ニコニコ動画の「音楽」タグで、異質を放つ存在が「ニコラップ」といわれるラッパー達だ。彼らは、オリジナルの歌詞を自らの解釈でアレンジしてラップに仕上げる。ネットでいうところの「職人」である。
そのニコラップのパイオニアが「らっぷびと」だ(公式サイト)。「人として軸がぶれているでらっぷしてみた」「When They Cry」など、アニメの曲でラップするという新しいスタイルで衝撃を与え、一躍注目を集めた。
このうちWhen They Cryは、9日に発売されるコンピレーションアルバム「CDで聞いてみて。〜ニコニコ動画せれくちょん〜」に収録される(関連記事)。また、彼自身のファーストアルバム「Rap Beat」も8月6日にリリースを控えている。

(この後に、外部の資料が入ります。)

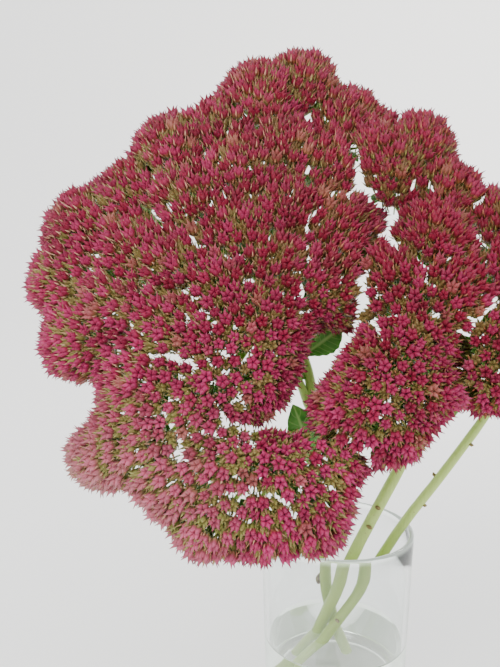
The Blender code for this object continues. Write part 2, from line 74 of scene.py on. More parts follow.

ニコニコ動画発でありながら、ニコニコ動画を知らない人にも訴求しうる実力を持つ彼に話を聞こう……と思ったのだが、約束の時間になっても取材場所に現れない。超大物の資質を持っているのか、それともただ単に人として「軸がぶれている」だけなのか。
※ 以下、インタビューの雰囲気を生かすため、文中の「(笑)」を「w」にした。
やっぱり大物だった
らっぷびと 遅くなってどうもすいません。
── こちらこそお忙しいところ、お時間を割いていただき恐縮です。レコーディングですか?
らっぷびと いえ、スタッフが迎えにきて、家のチャイムを押すまで寝てました(キッパリ)。
レコード会社スタッフ 実は前に社長が車で自宅まで迎えに行ったこともあるんですよ。
── エエエエエエエエ! ……って、社長に何させてるんですか!!
らっぷびと いやいや、まぁまぁ、そんなこともありますよw
── 「そんなこと」てwww ……気を取り直してインタビューを始めますが、音楽はいつごろから始めたんですか?
らっぷびと 4、5年前の高校生の時からですね。元々、日本語ラップが好きで、歌詞を自分でも書いてみようと思ったのが最初です。インターネットで「ヒップホップ 歌詞」で検索して、たどり着いたサイトに音源を投稿できる掲示板があった。そこに楽曲をアップロードしようと思って、曲作りも始めました。
── 最初から一人で?
らっぷびと いや、ヒップホップ好きの同級生と一緒です。「お前がやるなら俺もやるよ」っていうノリで。最初の頃はマイクを直接パソコンに差して、音源も一発撮りでやってました。
── ネタ元としてアニメをよく使っていますが、そのときから興味があったんでしょうか?
らっぷびと エヴァンゲリオンとかの有名どころは見たことがありましたが、特に興味があったわけではないです。インターネットで知り合ったヒップホップ仲間の中にアニメ好きがいて、2年くらい前に「今やってる『涼宮ハルヒの憂鬱』が面白い!」って勧められてからハマりました。
── アニソンにあわせてラップするようになったのは、いつごろからですか?
らっぷびと ニコニコで公開し始めたのが2007年の6月頃ですが、その前からやってました。「らっぷびと」名義もその頃からですね。
それまでネットで曲を公開するときは別名義を使っていて、「アニソン+ラップ」というスタイルを始めるにあたって新しい名前を考えたんです。ちょうど仲間の中に「みくすびと」というのがいて、じゃあ俺は、らっぷびとでいいかなとw ちなみにもう一人、ラッパーで動画に強いヤツがいるんですけど、ソイツは「どうがびと」です。